Last September, down off 63rd and Niwot Road, Chief Mike Lee and his Technical Rescue Team where caught in the cocktail of disaster that was 2013’s 1000-year flood. Residents had yet to vacate their premises near Left Hand Creek, and now the firefighters were coming in.

They walked a cow pasture in a triangle formation, cutting the rushing water to access a residential development in a little dell. Trees consistently snapped off and crashed into a bridge abutment. Seconds later, Lee was traveling downstream towards those gathered logs.

“That day will always be etched in my mind,” says Lee, sitting in a meeting room at the Mountain View Fire Rescue station in Longmont. His team eventually removed half a dozen families in the neighborhood near Left Hand, but had the families been prepared and heeded warnings, they would’ve never been in the spring runoff traveling 1000-cubic feet per second. Still, should you find yourself in need of rescue, there are several things you can do.

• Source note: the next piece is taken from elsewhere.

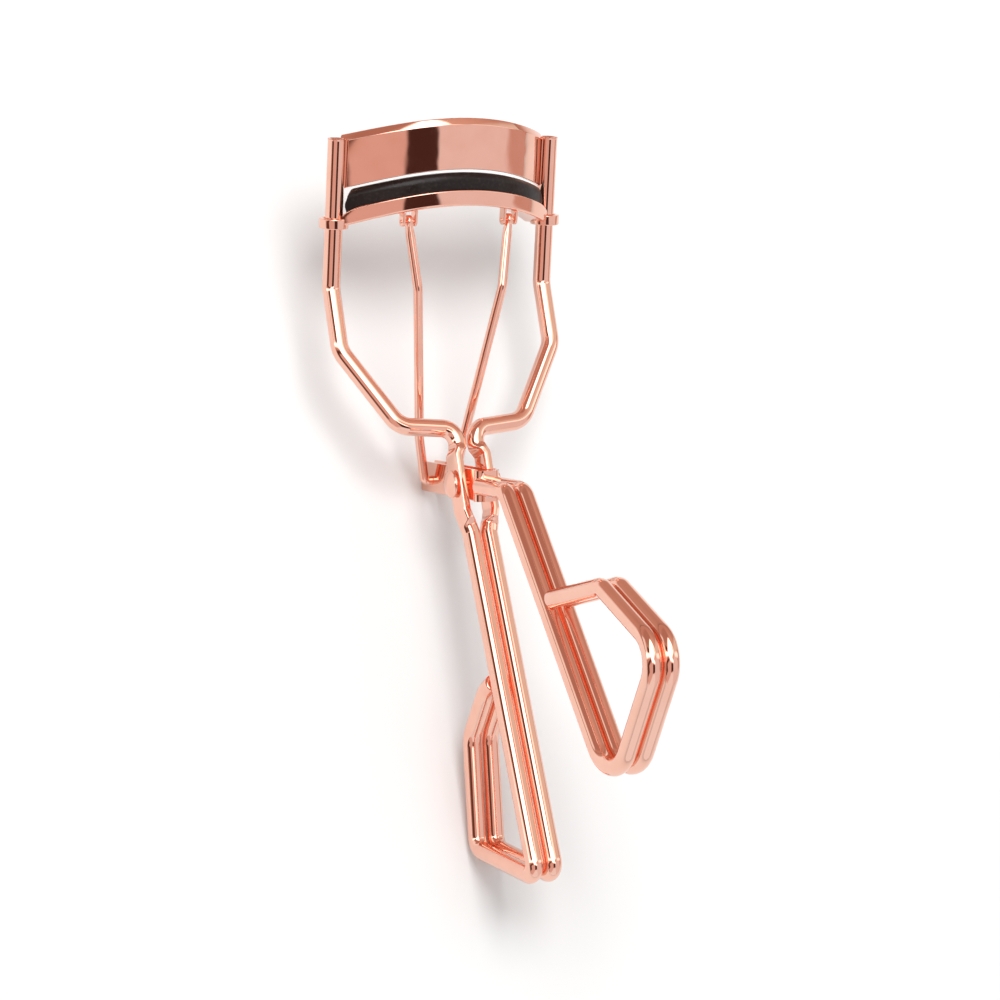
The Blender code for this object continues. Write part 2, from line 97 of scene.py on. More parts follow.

For one, your car is uncontrollable with only one – two inches of moving water. “Get out of your vehicle and climb,” Lee says, adding that a good height, whether on rock walls or telephone poles, is about 10 – 20 feet, because who knows how high water levels can rise in 20 minutes. And if you’re pinned in your car, kick out the front windshield to exit. Carried away in the water? It’s OK; cross your arms over your chest, aka the HELP position (Heat Escape Lessening Posture), and point your feet the direction water is flowing.

It’s a tactic Mike Lee’s men practice in real floods; and it came in use as he and fellow rescue officer hurtled towards a group of logs. If he crashed against it the wrong way and had his head pinned under water, he be merciless against that level of force.

“Luckily, I was able to grab the backend of a horse trailer,” Lee says, relieved. “Yee-haw.”